Defendants have not presented argument concerning whether the fluctuating work week factors have been met.
It is evident that the arrangement between West and Defendants does not comport with the fluctuating workweek requirements above. Most importantly, if West worked 72 hours a week, her hourly rate using the fluctuating workweek method would be $5.56, which is less than the applicable minimum wage during the time of her employment ($6.79). As calculated by West, "any week in which West worked at least 59 hours, her hourly rate would fall below the guaranteed minimum wage." (Doc. # 224).
In addition, West testified that her hours did not fluctuate in that she worked 72 hours per week, every week. There can be no understanding that an employee's salary is intended to compensate for fluctuating hours — the hallmark of a fluctuating work week case — when the worker understands her hours to be set at 72 hours per week. Furthermore, West's salary was not "fixed" because she received various bonus payments and commissions.
On the present record, the Court declines to determine that West's overtime compensation, if any, should be limited to half-time, rather than time and one-half.

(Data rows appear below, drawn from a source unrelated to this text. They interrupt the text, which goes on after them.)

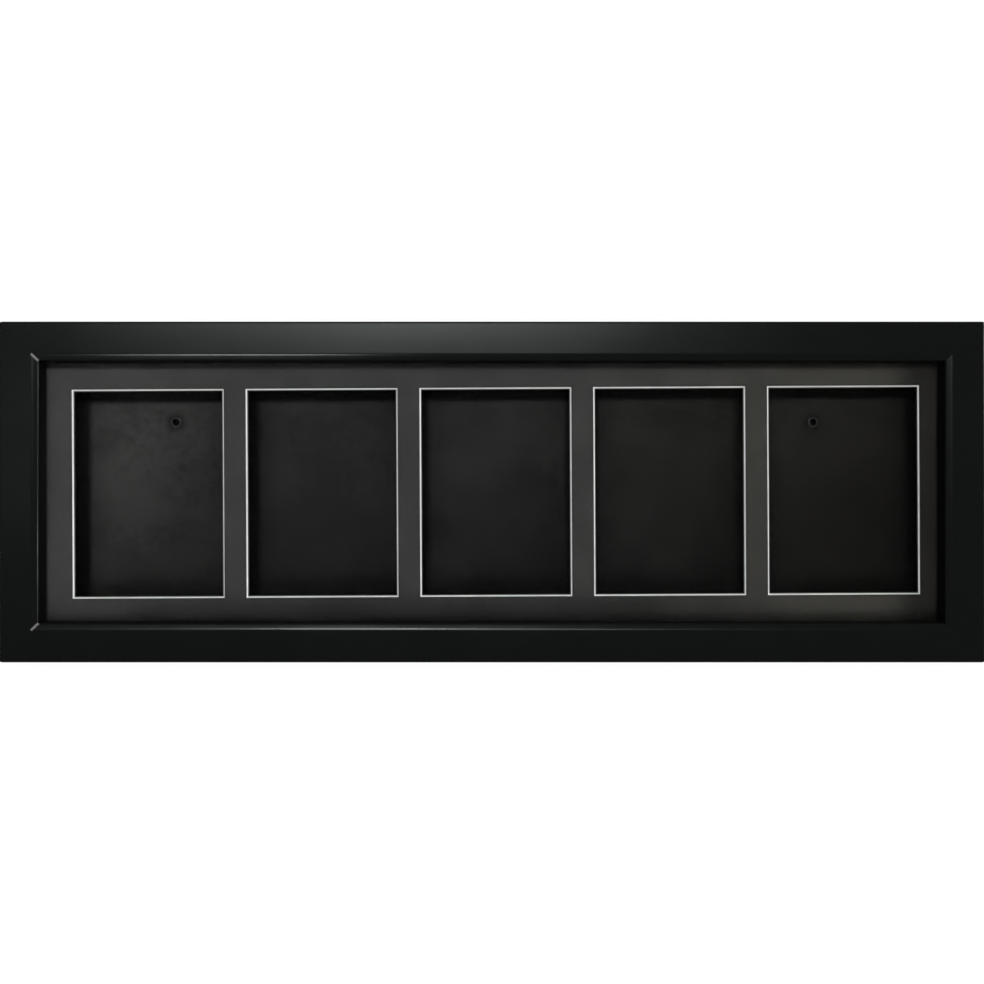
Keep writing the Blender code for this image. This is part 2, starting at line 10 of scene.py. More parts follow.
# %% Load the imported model
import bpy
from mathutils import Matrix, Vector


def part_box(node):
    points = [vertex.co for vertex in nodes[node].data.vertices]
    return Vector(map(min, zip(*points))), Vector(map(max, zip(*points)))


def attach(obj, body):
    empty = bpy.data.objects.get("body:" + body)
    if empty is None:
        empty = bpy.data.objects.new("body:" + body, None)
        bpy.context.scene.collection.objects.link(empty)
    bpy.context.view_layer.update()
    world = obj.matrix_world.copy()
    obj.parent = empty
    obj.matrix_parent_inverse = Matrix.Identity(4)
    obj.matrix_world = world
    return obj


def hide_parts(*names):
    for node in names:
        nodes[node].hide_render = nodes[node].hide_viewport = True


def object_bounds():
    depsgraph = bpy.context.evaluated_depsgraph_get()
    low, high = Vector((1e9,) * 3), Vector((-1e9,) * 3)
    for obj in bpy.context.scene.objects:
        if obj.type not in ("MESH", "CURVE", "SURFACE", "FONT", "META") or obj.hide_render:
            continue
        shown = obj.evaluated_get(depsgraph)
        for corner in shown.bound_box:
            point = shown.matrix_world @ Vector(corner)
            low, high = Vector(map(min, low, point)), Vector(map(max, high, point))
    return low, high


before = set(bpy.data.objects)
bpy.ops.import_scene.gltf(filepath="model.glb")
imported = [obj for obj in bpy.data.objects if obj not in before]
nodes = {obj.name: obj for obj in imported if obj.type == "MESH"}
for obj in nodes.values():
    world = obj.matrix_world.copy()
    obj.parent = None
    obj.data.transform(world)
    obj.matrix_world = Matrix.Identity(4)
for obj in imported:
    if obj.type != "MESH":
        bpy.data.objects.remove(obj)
solid_box = [[float(v) for v in corner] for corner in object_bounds()]

import math

import bmesh
import bpy
from mathutils import Vector

MM = 0.001
FRAME_BODY = "frame_body"
SIDES = ("left", "right")
front_y = solid_box[0][1]
middle_z = (solid_box[0][2] + solid_box[1][2]) / 2


def in_mm(box):
    return [[round(v / MM, 2) for v in corner] for corner in box]


print("solids:", len(nodes), "box in mm:", in_mm(solid_box))

# %% [markdown]
# ## The camera
#
# A product picture of a flat thing is taken square on, with the camera level with its middle. How much
# of the frame's inner side walls shows tells how near the camera was: here, half a metre. The lens
# then follows from the frame's width, which fills the picture from edge to edge.

# %% Camera
CAMERA_DISTANCE = 0.5
SENSOR_WIDTH = 36.0
FRAMING = 1.003
frame_width = solid_box[1][0] - solid_box[0][0]
camera_data = bpy.data.cameras.new("camera")
camera_data.sensor_width = SENSOR_WIDTH
camera_data.lens = SENSOR_WIDTH * CAMERA_DISTANCE / frame_width * FRAMING
camera_data.clip_start = 10 * MM
camera = bpy.data.objects.new("camera", camera_data)
camera.location = (0, front_y - CAMERA_DISTANCE, middle_z)
camera.rotation_euler = (math.radians(90), 0, 0)
bpy.context.scene.collection.objects.link(camera)
bpy.context.scene.camera = camera
bpy.context.scene.view_settings.view_transform = "Standard"
print("lens in mm:", round(camera_data.lens, 2))

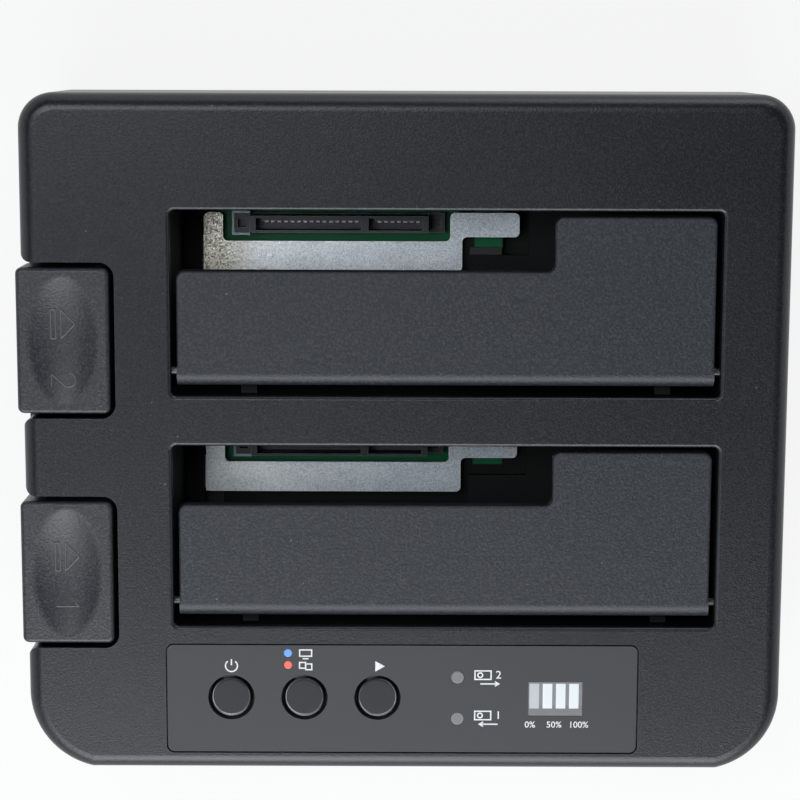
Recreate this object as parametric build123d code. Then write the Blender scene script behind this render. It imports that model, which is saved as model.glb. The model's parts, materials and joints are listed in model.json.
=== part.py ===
from build123d import *
import math
import os

os.makedirs("parts", exist_ok=True)

# A two-bay drive duplicator that stands on a desk. Sizes are in millimetres.
# X runs to the right, Y to the rear and Z up. Z = 0 is the table, and the origin is
# the middle of the footprint. The top face falls towards the front.

# Housing
left_rib = 10.5           # of the top face, between a key's notch and a bay
right_margin = 13.05      # from the bays to the right side
front_margin = 3.14       # from the front to the control panel
panel_gap = 3.49          # from the control panel to the front bay
rear_margin = 21.85       # from the rear bay to the rear
top_slope = 7.4           # degrees
rear_corner = 6.6         # plan radius of the rear corners
front_corner = 15.5       # plan radius of the front corners
front_trim = 0.4          # the flat front cuts the front arcs short by this
edge_round = 3.0          # round along the top edge
wall = 2.2
top_thickness = 2.4
case_inset = 0.5          # the case stands back from the cover all round
foot_height = 2.0
floor_thickness = 2.2
base_round = 1.5          # round along the bottom edge
lap_height = 1.6          # tongue of the case that stands inside the cover
lap_thickness = 0.9
lap_gap = 0.2
skin_gap = 0.3            # gap round a part that lies in an opening of the skin
fit_gap = 0.1             # between parts that lie loosely on each other
past = 1.0                # how far a cut runs past a face

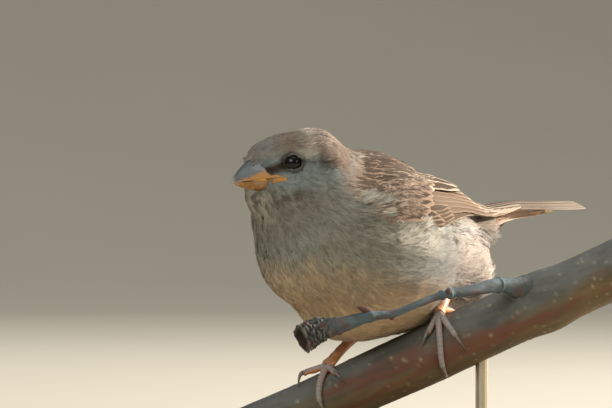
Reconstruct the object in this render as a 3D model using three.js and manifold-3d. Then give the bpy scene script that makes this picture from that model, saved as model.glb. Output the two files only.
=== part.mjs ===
// A young house sparrow on a short cut length of branch, held by a plain display stand.
// Millimetres, +Z up. The origin is the centre of the stand's underside. +X runs along the
// branch as it rises, the bird looks towards -X, and its breast is turned towards -Y.
import * as THREE from "three";
import { LoftGeometry } from "three/addons/geometries/LoftGeometry.js";
import { mergeVertices } from "three/addons/utils/BufferGeometryUtils.js";
import Module from "manifold-3d";

const wasm = await Module();
wasm.setup();

// ---------- driving dimensions ----------
const GAP = 0.3; // clearance between neighbouring pieces

// Local frames: x forward, y to the bird's left, z up.
const BODY = { at: [-8.2, 1.5, 73.6], yaw: 38, pitch: 8 };
const HEAD = { at: [-27.6, -13.1, 96.2], yaw: 13, pitch: -3 };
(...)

In the instance that a jury determines that West is entitled to overtime compensation, West's rate of overtime compensation will be time and one-half.
Accordingly, it is hereby
ORDERED, ADJUDGED, and DECREED:
PDS Technical Services, Inc.'s Motion for Partial Summary Judgment (Doc. # 214) and Verizon Services Corp. and Verizon Florida LLC's Motion for Summary Judgment (Doc. # 215) are DENIED. DONE and ORDERED in Chambers in Tampa, Florida, this 21st day of January 2011.